>>>>>

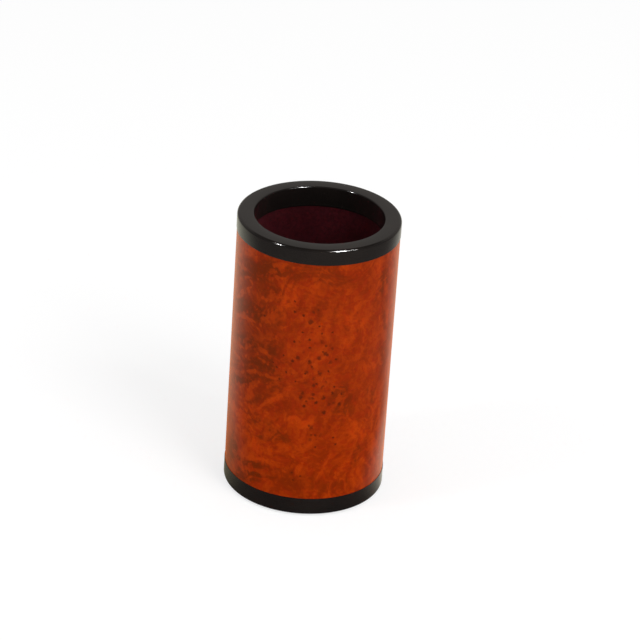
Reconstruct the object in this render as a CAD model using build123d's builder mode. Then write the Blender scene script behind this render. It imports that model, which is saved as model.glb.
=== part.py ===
from build123d import *
import os

# A round pen stand: a tube wrapped in burl veneer, between two black lacquered rings,
# lined with felt. Millimetres, +Z up. The origin is on the table, under the middle of
# the stand, and +Y is the back, where the seam of the veneer is.

# ---- Driving sizes ----
total_height = 110.0  # table to the top face of the mouth ring
body_diameter = 60.0  # across the veneered tube

veneer_thickness = 0.6
seam_width = 0.15  # open line where the two edges of the veneer meet
core_wall = 4.0  # wall of the tube that carries everything
lining_thickness = 1.0  # felt on the wall and on the floor

ring_proud = 0.15  # both rings stand out this far from the veneer
ring_arris = 0.1  # chamfer that eases the edge of a ring next to the veneer
spigot_lead = 0.4  # chamfer that guides a spigot into the tube

top_ring_height = 6.0  # the band seen above the veneer
top_spigot_length = 2.0
lip_inset = 0.3  # the mouth ring stands in front of the felt by this much
rim_round = 1.1  # outer edge of the mouth ring
mouth_ease = 0.4  # chamfer on the inner edge of the mouth ring

base_ring_height = 6.8  # the band seen below the veneer
base_spigot_length = 2.5
foot_ease = 0.8  # chamfer on the lower edge of the base ring
floor_seat_wall = 3.0  # spigot left standing round the floor disc
floor_seat_depth = 5.5  # from the top of the spigot down to the ledge
ledge_width = 3.0  # ledge that carries the floor disc
floor_lead = 0.4  # chamfer that guides the floor disc into its seat

pad_thickness = 1.5
pad_recess = 1.0  # how deep the pad is let into the base ring
pad_rim = 3.0  # lacquered rim left round the pad

# ---- Clearances ----
glue_gap = 0.05  # radial room for glue in every turned fit
felt_gap = 0.05  # radial room round a piece of felt

# ---- Radii, from the outside in ----
body_radius = body_diameter / 2
ring_radius = body_radius + ring_proud
core_radius = body_radius - veneer_thickness - glue_gap
bore_radius = core_radius - core_wall
spigot_radius = bore_radius - glue_gap
lining_radius = bore_radius - felt_gap
lining_bore_radius = lining_radius - lining_thickness
mouth_radius = lining_bore_radius - lip_inset
floor_seat_radius = spigot_radius - floor_seat_wall
ledge_bore_radius = floor_seat_radius - ledge_width
pad_recess_radius = ring_radius - pad_rim

# ---- Levels, from the table up ----
ring_bottom = pad_thickness - pad_recess
body_bottom = ring_bottom + base_ring_height
base_spigot_top = body_bottom + base_spigot_length
ledge_top = base_spigot_top - floor_seat_depth
lining_floor_top = base_spigot_top + lining_thickness
body_top = total_height - top_ring_height
top_spigot_bottom = body_top - top_spigot_length
body_height = body_top - body_bottom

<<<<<

Write out the data again, exactly and in full.

## EXPECTED OUTPUT
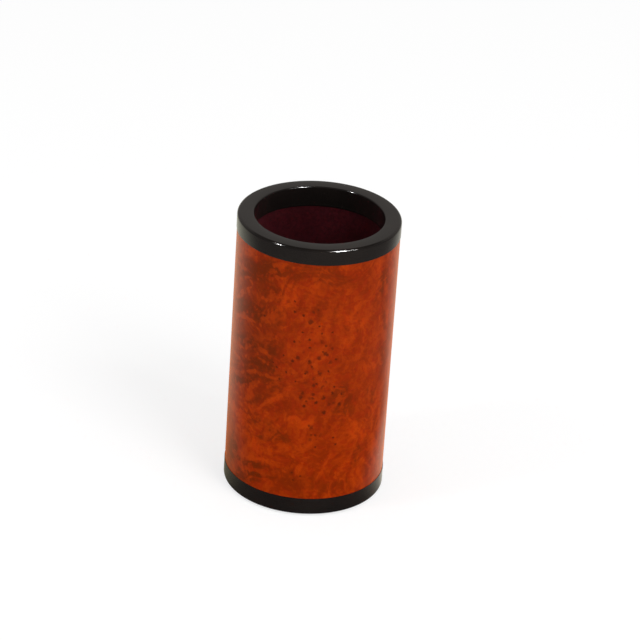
Reconstruct the object in this render as a CAD model using build123d's builder mode. Then write the Blender scene script behind this render. It imports that model, which is saved as model.glb.
=== part.py ===
from build123d import *
import os

# A round pen stand: a tube wrapped in burl veneer, between two black lacquered rings,
# lined with felt. Millimetres, +Z up. The origin is on the table, under the middle of
# the stand, and +Y is the back, where the seam of the veneer is.

# ---- Driving sizes ----
total_height = 110.0  # table to the top face of the mouth ring
body_diameter = 60.0  # across the veneered tube

veneer_thickness = 0.6
seam_width = 0.15  # open line where the two edges of the veneer meet
core_wall = 4.0  # wall of the tube that carries everything
lining_thickness = 1.0  # felt on the wall and on the floor

ring_proud = 0.15  # both rings stand out this far from the veneer
ring_arris = 0.1  # chamfer that eases the edge of a ring next to the veneer
spigot_lead = 0.4  # chamfer that guides a spigot into the tube

top_ring_height = 6.0  # the band seen above the veneer
top_spigot_length = 2.0
lip_inset = 0.3  # the mouth ring stands in front of the felt by this much
rim_round = 1.1  # outer edge of the mouth ring
mouth_ease = 0.4  # chamfer on the inner edge of the mouth ring

base_ring_height = 6.8  # the band seen below the veneer
base_spigot_length = 2.5
foot_ease = 0.8  # chamfer on the lower edge of the base ring
floor_seat_wall = 3.0  # spigot left standing round the floor disc
floor_seat_depth = 5.5  # from the top of the spigot down to the ledge
ledge_width = 3.0  # ledge that carries the floor disc
floor_lead = 0.4  # chamfer that guides the floor disc into its seat

pad_thickness = 1.5
pad_recess = 1.0  # how deep the pad is let into the base ring
pad_rim = 3.0  # lacquered rim left round the pad

# ---- Clearances ----
glue_gap = 0.05  # radial room for glue in every turned fit
felt_gap = 0.05  # radial room round a piece of felt

# ---- Radii, from the outside in ----
body_radius = body_diameter / 2
ring_radius = body_radius + ring_proud
core_radius = body_radius - veneer_thickness - glue_gap
bore_radius = core_radius - core_wall
spigot_radius = bore_radius - glue_gap
lining_radius = bore_radius - felt_gap
lining_bore_radius = lining_radius - lining_thickness
mouth_radius = lining_bore_radius - lip_inset
floor_seat_radius = spigot_radius - floor_seat_wall
ledge_bore_radius = floor_seat_radius - ledge_width
pad_recess_radius = ring_radius - pad_rim

# ---- Levels, from the table up ----
ring_bottom = pad_thickness - pad_recess
body_bottom = ring_bottom + base_ring_height
base_spigot_top = body_bottom + base_spigot_length
ledge_top = base_spigot_top - floor_seat_depth
lining_floor_top = base_spigot_top + lining_thickness
body_top = total_height - top_ring_height
top_spigot_bottom = body_top - top_spigot_length
body_height = body_top - body_bottom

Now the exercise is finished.